Part of translating their character came down to the recording process. Uprooted from their usual DIY approach and shoved into a high-tech studio, Sorry grew frustrated, feeling that the space threatened the creative freedom provided by their own four walls.
“In a studio, it’s annoying because you don’t have control. At home, me and Louis do all the production ourselves, so we know how we want it to sound. It can be frustrating in a studio when you can’t get it to how you want it to sound. [In the end,] we decided to record half of the album at home with some bits in the studio – the studio does make the songs sound a lot fatter.”
Happier at home, Asha and Louis were keen to find ways to hark back to their makeshift beginnings, including snippets of their early demo recordings.
“Our producer James Dring (Gorillaz, Lana Del Rey, Nilüfer Yanya) is into demo sounds, so he just tucked in whatever we wanted.
“For some of the songs, we recorded drums in the studio but ended up using the ones we [recorded] at home. I feel like sometimes, if you’ve already done it and it sounds good then it’s just stupid trying to reproduce it, it doesn’t have the same feeling.”
Sorry’s production, a reflection of who they are as a band, became the standout quality of 925. Using saxophones, samples, strings, glitchy hi-hats and acoustic guitars they created a rough-around-the-edges sound that’s become synonymous with the four-piece.
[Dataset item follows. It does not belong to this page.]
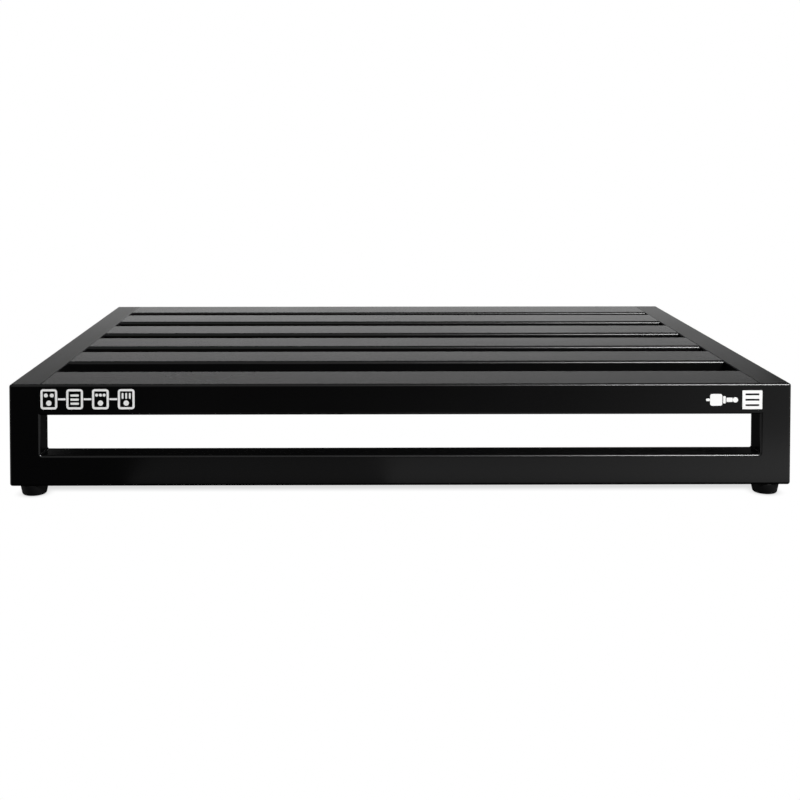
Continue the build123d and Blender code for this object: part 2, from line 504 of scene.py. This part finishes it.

“I don’t really like when songs sound too polished, I just like how it comes out naturally. A song feels good when the things I’ve read in a book, heard someone say, or seen on TV collide and make sense as something new. That’s kind of what happens.
“Neither of us are very good at reading music so it’s fun to just treat our songs like a puzzle that starts to make sense after a while, if that makes sense?”
Resorting to rhetoricals, Asha seems stuck in her own puzzle. I joke that some artists put their creativity down to aliens beaming ideas into their head and she replies, laughing: “It does feel like that actually,” – some rare certainty.
Puzzle or no puzzle, Sorry seem to have it all figured out. And, with their debut complete, attention turns towards the next jigsaw.
“We’ve started writing lots of new songs, and once we’ve got 10 we feel good about we’ll be back in the studio, starting all over again.”